How does Laura Esquivel use literary devices to build the mood in "Like Water for Chocolate"?
Esquivel uses several literary devices, including foreshadowing, metaphors, symbolism, imagery, and hyperbole, in order to create different moods in her novel, "Like Water for Chocolate." For example, passion is apparent when foreshadowing is introduced. John tells Tita about his grandmother's theory of love and life. She said that "each of us is born with a box of matches inside us but we can't strike them all by ourselves." We need the breath of the person we love to light them and thus nourish our souls. She warns, however, that lighting the matches all at once would be fatal. This process occurs at the end of the novel when Pedro's suppressed passion for Tita is finally "lit," and the intense flame is too much for him to bear. It is then that he dies of a heart attack and she is consumed by a literal and metaphoric/symbolic flame.
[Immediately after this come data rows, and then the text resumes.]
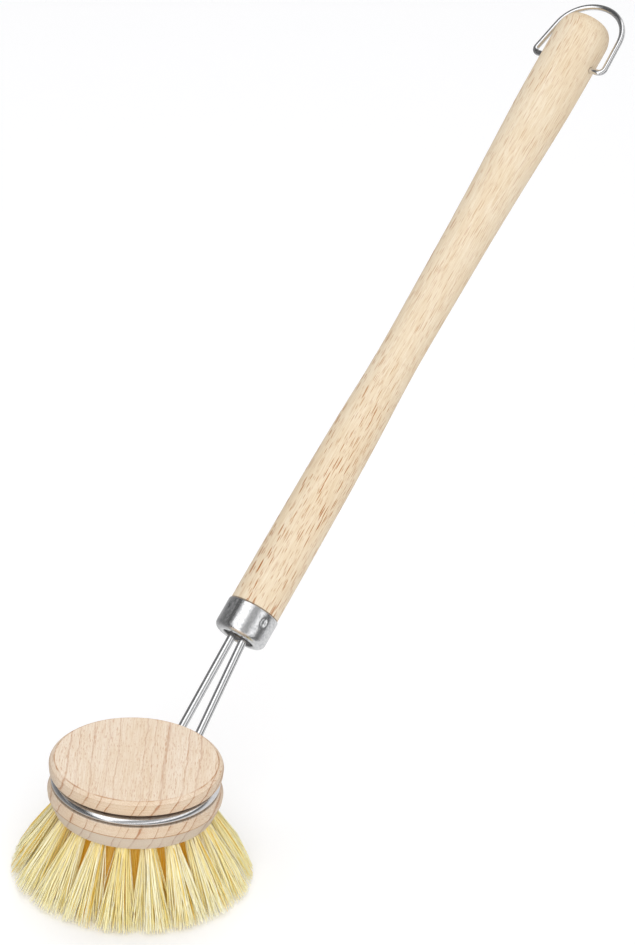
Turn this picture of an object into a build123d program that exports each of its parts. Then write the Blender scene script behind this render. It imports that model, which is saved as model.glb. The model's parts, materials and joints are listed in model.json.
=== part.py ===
from build123d import *
import math
import os

# Long-handled round brush with a replaceable wooden head.
#
# A turned beech handle ends in a pressed steel ferrule. A spring wire comes out of the ferrule as two
# legs, and its open ring grips a groove round the head, so the head turns in the ring. The head is a
# beech disc with 37 tufts of plant fibre, each held in its drilled hole by a small steel anchor. A wire
# loop swings on the far end of the handle.
#
# Frame: millimetres, +Z up, the head's axis on Z, the bristle tips at Z = 0, the handle towards +X.

# ---- head: the wooden disc ----
head_d = 50.4            # over the lower flange
head_h = 16.0            # thickness of the wood
upper_flange_inset = 0.2     # upper flange inside the lower one, radial
top_edge_inset = 1.5         # flat top inside the upper flange, radial
bottom_edge_inset = 2.2      # flat underside inside the lower flange, radial
groove_depth = 3.6           # under the lower flange, radial
groove_h = 4.0
lower_flange_h = 7.7         # underside to groove
lip_inset = 0.8              # the groove's lips inside the lower flange, radial
lip_round = 0.7
edge_slant_h = 4.6           # height of the slanted edge under the lower flange
edge_slant_inset = 0.2       # top of that slant inside the lower flange, radial
upper_flange_rise = 0.4      # widest line of the upper flange above its middle height
upper_taper = 0.35           # the upper flange draws in by this much, radial,
upper_taper_share = 0.45     # over this share of its upper half
lower_lip_drop = 1.6         # groove to the lower flange's full width
flange_round = 1.2           # roundings of the flanges, from the groove outwards:
upper_edge_round = 0.6
lower_edge_round = 0.5
face_round = 0.4

# ---- tufts ----
trim_h = 22.0            # free length of the bristles, straight down
tuft_wood = 2.481        # wood left between the rows of holes, at their mouths
tuft_edge_wood = 0.6     # wood left between the outer holes and the edge of the underside
tuft_hole_depth = 7.0
row_names = ("inner", "middle", "outer")   # rows round the centre tuft, with 6, 12 and 18 tufts
row_tilts = (8.0, 18.0, 27.0)              # outward lean of the rows, degrees
row_tip_ds = (6.2, 6.8, 7.2)               # tuft at its tip
centre_tip_d = 6.0
trim_spare = 1.0         # the tufts are made this much longer, then trimmed level
tuft_fit = 0.02          # tuft to hole, radial
flare_start = 1.4        # from the hole's mouth to where the tuft starts to spread
anchor_side_gap = 0.4    # from the tuft's side to its anchor
anchor_t = 0.4
anchor_in_tuft = 1.2
anchor_in_wood = 1.0

# ---- spring wire ----
wire_d = 2.5
ring_core_gap = 0.15     # wire to the groove's core, radial
ring_rest_gap = 0.2      # wire to the groove's lower wall
leg_lip_gap = 0.25       # legs to the lip of the upper flange
leg_bend_r = 2.5         # bend from the ring into a leg, on the wire's centre
leg_spread = 6.4         # between the legs' centres at the ring
leg_spread_top = 4.0     # between the legs' centres at the ferrule
leg_reach = 23.3         # level distance from the ring's bends to the ferrule
leg_slope = 47.5         # climb of the legs, degrees
wire_entry_gap = 0.5     # from the ferrule's closed end to the upper bend of the legs
wire_entry_r = 10.0      # that bend's radius, on the wire's centre
wire_end_depth = 24.0    # length of the wire's ends inside the handle
wire_end_gap = 0.5       # left empty at the bottom of their holes
wire_end_fit = 0.02      # wire to its drilled hole, radial

# ---- ferrule ----
ferrule_d = 16.0
ferrule_h = 9.5
ferrule_wall = 0.5
ferrule_corner_r = 2.0   # outside rounding of the closed end
recess_wire_gap = 1.45   # legs to the side of the round recess in the closed end
recess_h = 1.4           # depth of that recess
ferrule_hole_gap = 0.15  # legs to the edge of the hole in the recess
dimple_count = 4         # staking dimples that grip the wood
dimple_d = 2.6
dimple_depth = 0.3
dimple_from_rim = 3.1
dimple_turn = 65.3       # first dimple, degrees round the handle from +Y

# ---- handle ----
handle_side = 2.0        # the handle's plane passes this far beside the head's axis
handle_slope = 42.2      # degrees above level
handle_l = 206.7         # from the ferrule's rim to the far end
handle_neck_d = 15.25    # beside the ferrule
handle_waist_d = 12.65
handle_grip_d = 16.6
# Turned outline: share of the length, and radius as a share of the way from the waist to the neck,
neck_profile = ((0.0, 1.0), (0.15, 0.885), (0.315, 0.45))
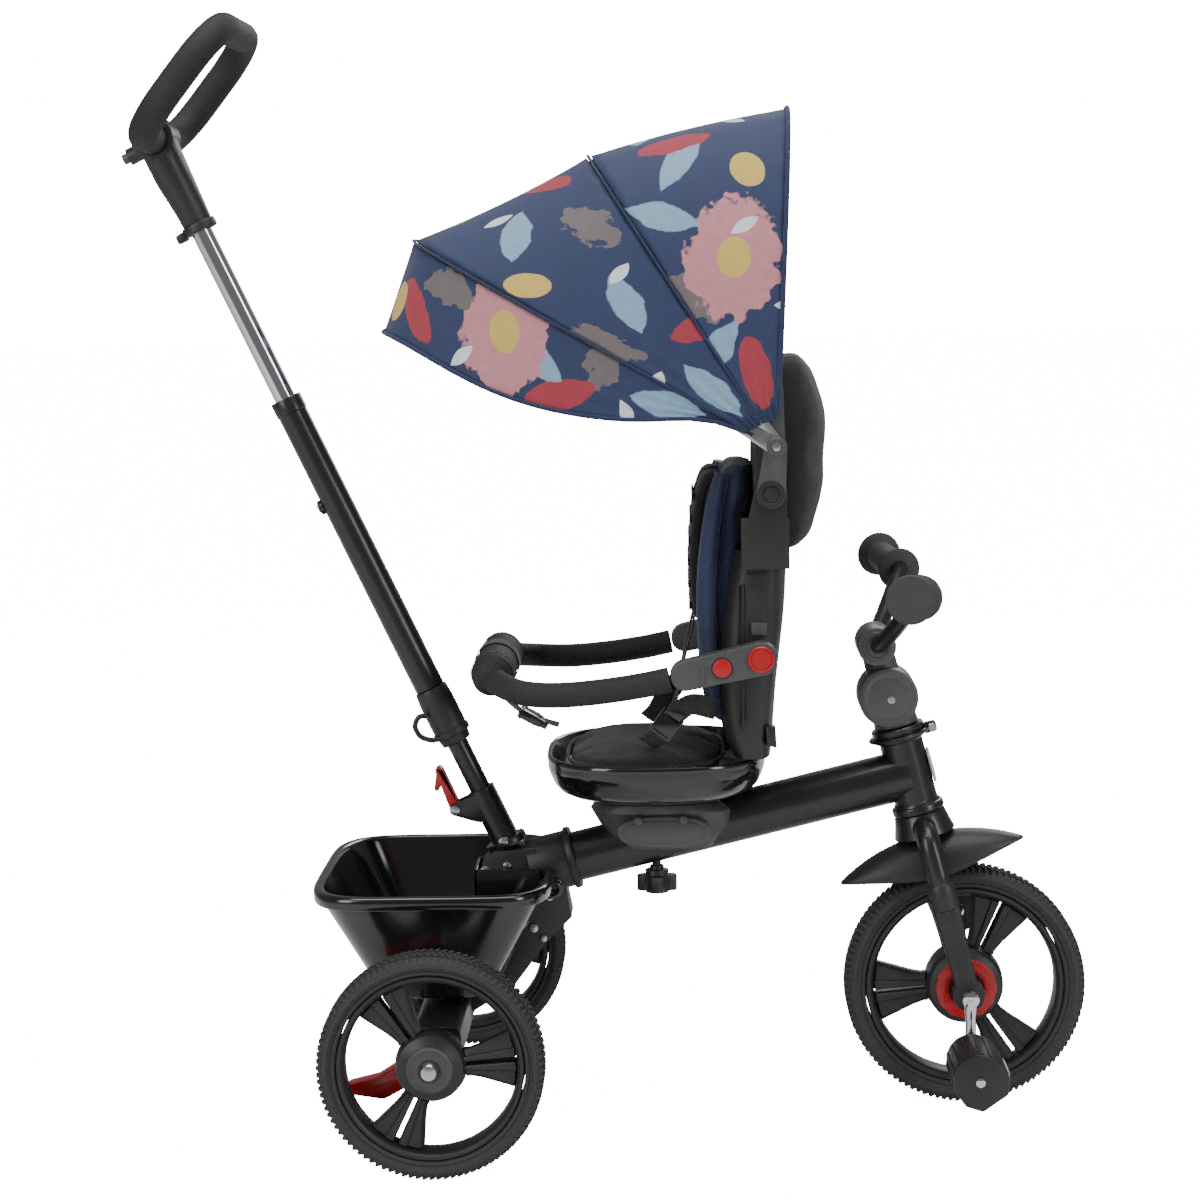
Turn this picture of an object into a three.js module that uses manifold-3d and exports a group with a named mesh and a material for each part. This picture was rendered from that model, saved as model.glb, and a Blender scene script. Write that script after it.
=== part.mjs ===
// Children's tricycle with a parent's push handle, a swivelling seat and a folding canopy.
// Millimetres. +X runs forward, +Y to the rider's left when the seat faces forward, +Z up.
// The origin is on the ground straight below the front axle.
import * as THREE from 'three';
import { mergeVertices } from 'three/addons/utils/BufferGeometryUtils.js';
import Module from 'manifold-3d';

const wasm = await Module();
wasm.setup();

// ---- Driving dimensions ------------------------------------------------------------------
const gap = 0.3;                    // between pieces that touch or seat on each other
const runningGap = 0.8;             // between pieces that turn or slide in each other

const wheelbase = 489;              // front axle to rear axle
const rearTrack = 440;              // between the middles of the rear tyres
const frontWheelDiameter = 228.6;
const rearWheelDiameter = 203.2;
const tyreWidth = 42;
const tyreDepth = 0.18;             // share of the wheel's radius that is tyre
const wheelFacets = 32;
const roundSides = 12;              // facets of most round pieces

const axleRadius = 5;
const rearHubRadius = 31;
const frontHubRadius = 36;
const rearHubWidth = 36;
const frontHubWidth = 50;

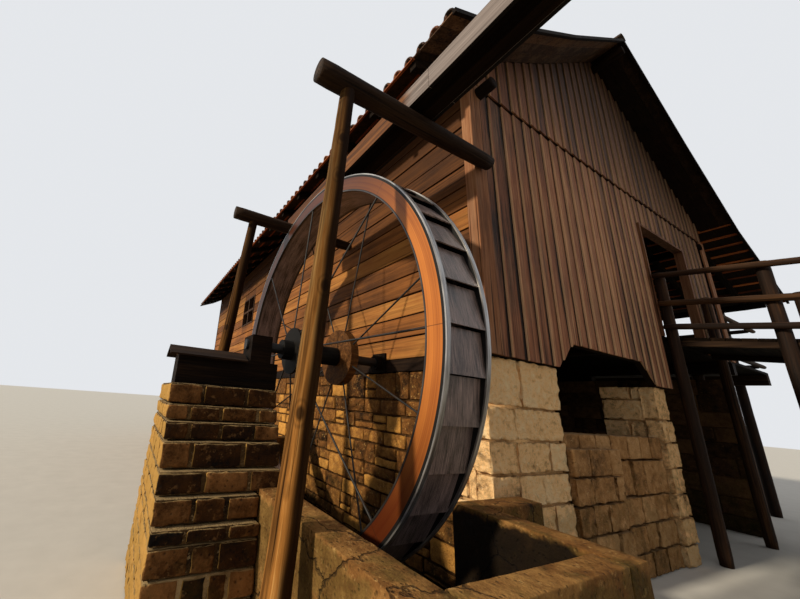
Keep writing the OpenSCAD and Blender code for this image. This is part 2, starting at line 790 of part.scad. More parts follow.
// Wheel
module on_shaft() {
    translate([-wheel_x, wheel_y, wheel_z]) rotate([0, 90, 0]) children();
}
module tube(z0, z1, r_in, r_out) {
    translate([0, 0, z0]) difference() {
        cylinder(h = z1 - z0, r = r_out, $fn = 180);
        translate([0, 0, -1]) cylinder(h = z1 - z0 + 2, r = r_in, $fn = 180);
    }
}
module on_rings() {
    for (z = [-wheel_w / 2, wheel_w / 2 - ring_t]) translate([0, 0, z]) children();
}
module wheel_shrouds() {
    part(ring_c) on_shaft() on_rings() tube(0, ring_t, drum_r + hoop_t, wheel_r - hoop_t);
}
module wheel_hoops() {
    part(iron_c) on_shaft() on_rings() {
        tube(0, ring_t, drum_r, drum_r + hoop_t);
        tube(0, ring_t, wheel_r - hoop_t, wheel_r);
    }
}
drum_w = wheel_w - 2 * ring_t;
drum_r = wheel_r - ring_w;
// One bucket: a short board on the drum and a slanting board to the rim
bucket_a = 360 / bucket_n;
// How far the buckets' lips lie inside the rings' edges
bucket_in = 8;
// The angle of a length measured along the rim
function along_rim(l) = l / wheel_r * 180 / PI;
function polar(r, a) = [r * cos(a), r * sin(a)];
module bucket() {
    foot = drum_r + sole_t / 2;
    knee = drum_r + bucket_knee;
    lip = wheel_r - bucket_in;
    lip_a = bucket_a - along_rim(bucket_gap);
    t_a = along_rim(bucket_t);
    polygon([polar(foot, 0), polar(knee, 0), polar(lip, lip_a), polar(lip - bucket_t, lip_a),
        polar(knee - bucket_t, t_a), polar(foot, t_a)]);
}
module wheel_drum() {
    part(wet_c) on_shaft() translate([0, 0, -drum_w / 2]) union() {
        tube(0, drum_w, drum_r, drum_r + sole_t);
        for (i = [0:bucket_n - 1]) rotate([0, 0, i * bucket_a]) linear_extrude(drum_w) bucket();
    }
}
// Spokes run from the flanges, which stand outside the rings, in to the rings
spoke_r0 = flange_r - spoke_in;
spoke_r1 = drum_r + spoke_past;
module spoke(z0, z1) {
    translate([spoke_r0, 0, z0]) rotate([0, 90 - atan2(z1 - z0, spoke_r1 - spoke_r0), 0])
        cylinder(h = norm([z1 - z0, spoke_r1 - spoke_r0]), r = spoke_r, $fn = 24);
}
module flanges() {
    tube(-flange_out - flange_t / 2, -flange_out + flange_t / 2, shaft_r + seat, flange_r);
    tube(flange_in - nave_t / 2, flange_in + nave_t / 2, shaft_r + seat, nave_r);
}
module wheel_spokes() {
    ring_z = (wheel_w - ring_t) / 2;
    part(iron_c) on_shaft() difference() {
        for (i = [0:spoke_n - 1]) {
            rotate([0, 0, i * 360 / spoke_n]) spoke(-flange_out, -ring_z);
            rotate([0, 0, (i + 0.5) * 360 / spoke_n]) spoke(flange_in, ring_z);
        }
        flanges();
        tube(-wheel_w, wheel_w, drum_r - seat, wheel_r);
    }
}
module wheel_hub() {
    part(iron_c) on_shaft() union() {
        flanges();
        tube(-flange_out - hub_out, flange_in + hub_past, shaft_r + seat, hub_r);
    }
}
shaft_out = block_x0 - shaft_r / 2;
shaft_in = sill_w + 2 * shaft_r;
module wheel_shaft() {
    part(iron_c) translate([shaft_out, wheel_y, wheel_z]) rotate([0, 90, 0])
        cylinder(h = shaft_in - shaft_out, r = shaft_r, $fn = 96);
}

pit_floor();
pit_outer_wall();
pit_end_walls();
pit_inner_wall();
bearing_pier();
bearing_beam();
wheel_bearings();
side_stone_wall();
gable_stone_left();
gable_stone_right();
passage_steps();
rear_stone_wall();
support_posts();
sill_beams();
floor();
side_plank_wall();
gable_wall_left();
gable_wall_right();
gable_wall_at_door();
gable_upper();
rear_gable_wall();
east_wall();
wall_plates();
door_frame();
window_frame();
roof_west();
roof_east();
ridge_cap();
rafters();
verge_boards();
veranda_floor();
veranda_railing();
footbridge_deck();
footbridge_posts();
footbridge_rails();
flume_floor();
flume_sides();
trestle_posts();
trestle_beams();
wheel_shrouds();
wheel_hoops();
wheel_drum();
wheel_spokes();
wheel_hub();
wheel_shaft();
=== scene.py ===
import math
import random

import bpy
import numpy as np
from mathutils import Matrix, Vector, noise


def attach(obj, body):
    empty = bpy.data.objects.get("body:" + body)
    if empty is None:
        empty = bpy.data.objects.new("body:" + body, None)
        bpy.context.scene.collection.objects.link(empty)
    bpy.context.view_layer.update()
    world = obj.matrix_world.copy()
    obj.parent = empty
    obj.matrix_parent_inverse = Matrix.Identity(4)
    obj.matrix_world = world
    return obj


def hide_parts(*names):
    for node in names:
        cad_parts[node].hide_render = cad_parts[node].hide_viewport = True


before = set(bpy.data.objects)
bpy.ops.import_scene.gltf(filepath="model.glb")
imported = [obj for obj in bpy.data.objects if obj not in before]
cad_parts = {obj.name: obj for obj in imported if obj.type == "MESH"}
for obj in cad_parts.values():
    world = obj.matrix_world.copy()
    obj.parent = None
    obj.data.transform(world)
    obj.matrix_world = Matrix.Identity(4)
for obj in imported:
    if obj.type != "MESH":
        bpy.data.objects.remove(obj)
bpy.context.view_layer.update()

# The house frame is in millimetres: x along the gable, y back, z up, the corner by the wheel at 0, 0
SHIFT = np.array((-4120.0, -4822.35, 0.0))

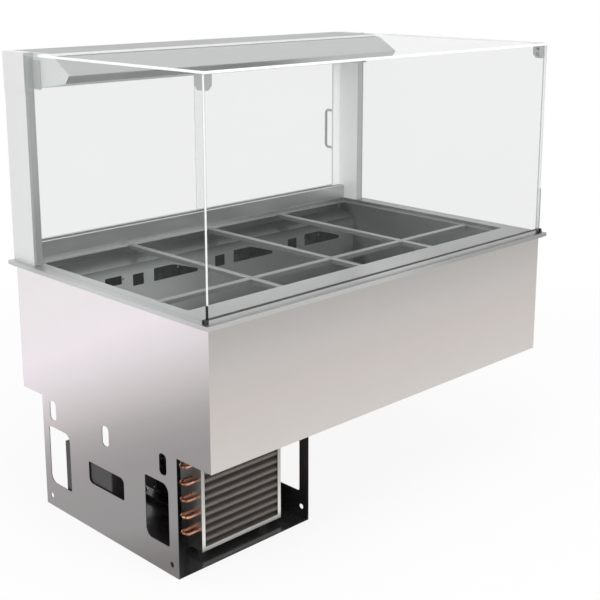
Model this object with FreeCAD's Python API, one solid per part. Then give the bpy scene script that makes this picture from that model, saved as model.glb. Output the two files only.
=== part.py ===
import FreeCAD, Part
import math
import os

# Drop-in refrigerated salad bar with a glass case. Millimetres, +Z up, -Y towards the customer,
# +X to the right as the customer sees it. The origin is the middle of the counter cut-out, in the
# plane of the flange's underside.

Vec = FreeCAD.Vector

# ---------------------------------------------------------------- driving dimensions
body_length = 1424.0
body_depth = 890.0
body_height = 389.0
bay_height = 351.0
bay_length = 492.0
bay_setback = 143.0
bay_depth = 645.0
case_height = 621.0

sheet = 1.5
plate = 2.0
soft_gap = 0.3
door_play = 0.5
run_gap = 0.05

flange_overhang = 20.0
flange_thickness = 12.0
flange_corner_r = 6.0
flange_edge_r = 2.5
ledge_width = 24.0
ledge_thickness = 2.0
ledge_corner_r = 4.0
deck_seat = 0.8
deck_corner_relief = 3.0

opening_side = 57.0
opening_front = 149.0
opening_corner_r = 12.0
tank_depth = 250.0
tank_sheet = 1.5
tank_rear_room = 26.0
foam_thickness = 27.0

bay_count = 4
bar_width = 22.0
bar_height = 13.0
bar_wall = 2.0
bar_tongue = 10.0
bar_edge_r = 1.5
bar_lap = 6.5
long_bar_setback = 119.0

duct_projection = 52.0
duct_rear_drop = 25.0
duct_slope_drop = 18.0
duct_sheet = 1.2
slot_sill = 134.0
slot_pitch_share = 0.2595
slot_groups = 3
narrow_slot_share = 0.2183
narrow_slot = (43.0, 38.0)
wide_slot_share = 0.2817
wide_slot = (182.0, 43.0)
wide_slot_flat = 78.0
wide_slot_tip = 10.0
low_slot_share = 0.1374
low_slot = (64.0, 28.0)
slot_corner_r = 3.0

coil_block_start = 120.0
coil_block_end = 150.0
coil_block_height = 54.0
coil_block_rear = 8.0
coil_end_plate = 3.0
coil_bend_pitch = 20.0
evap_fan_size = 119.0
evap_fan_depth = 38.0
evap_fan_r = 52.0
evap_fan_up = 84.0
evap_hub_r = 18.0
evap_shaft_r = 2.5
evap_blades = 7
evap_arm = 6.0

drain_x = 130.0
drain_r = 17.0
drain_wall = 4.0
drain_lip = 10.0
drain_nut = 10.0
valve_drop = 62.0
valve_bore_r = 10.0
tail_socket = 24.0
lever_length = 78.0
lever_thickness = 5.0
spindle_r = 3.0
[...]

Imagery and hyperbole are also helpful in constructing mood in the novel. Through the vivid descriptions of Tita's magical cooking, the reader can imagine the smells, tastes, and feelings that the food evokes. Also, magic realism is evident when these feelings of love, sadness, lust, and resentment are exaggerated through the characters as they cause orgasms, sobs, and even death.
In the novel Like Water for Chocolate, Laura Esquivel uses many devices to build the mood in the novel. However, one of the most important aspects of this work is her use of magical realism. Magical realism weaves elements of the fantastic or the supernatural into everyday life and is usually found in Latin American literature.
Through the use of magical realism, Esquivel illustrates Tita's emotions. For example, when Tita is born on the kitchen table, “Tita was literally washed into this world on a great tide of tears that spilled over the edge of the table and flooded across the kitchen floor" (10). Magical realism is used to foreshadow the sadness of Tita's life; the fantastical image that floods the kitchen is one of tears. As well, Tita's place throughout the novel is the kitchen. Tita's recipes also illustrate magical realism as they set the mood for love, lust, bitterness, and sadness, to name a few.
The novel ends on a note of the fantastic as Tita's bedspread covers the entire ranch, and she and Pedro are united in a place beyond earth, "the lost Eden." Through the use of magical realism, Esquivel narrates Tita's life.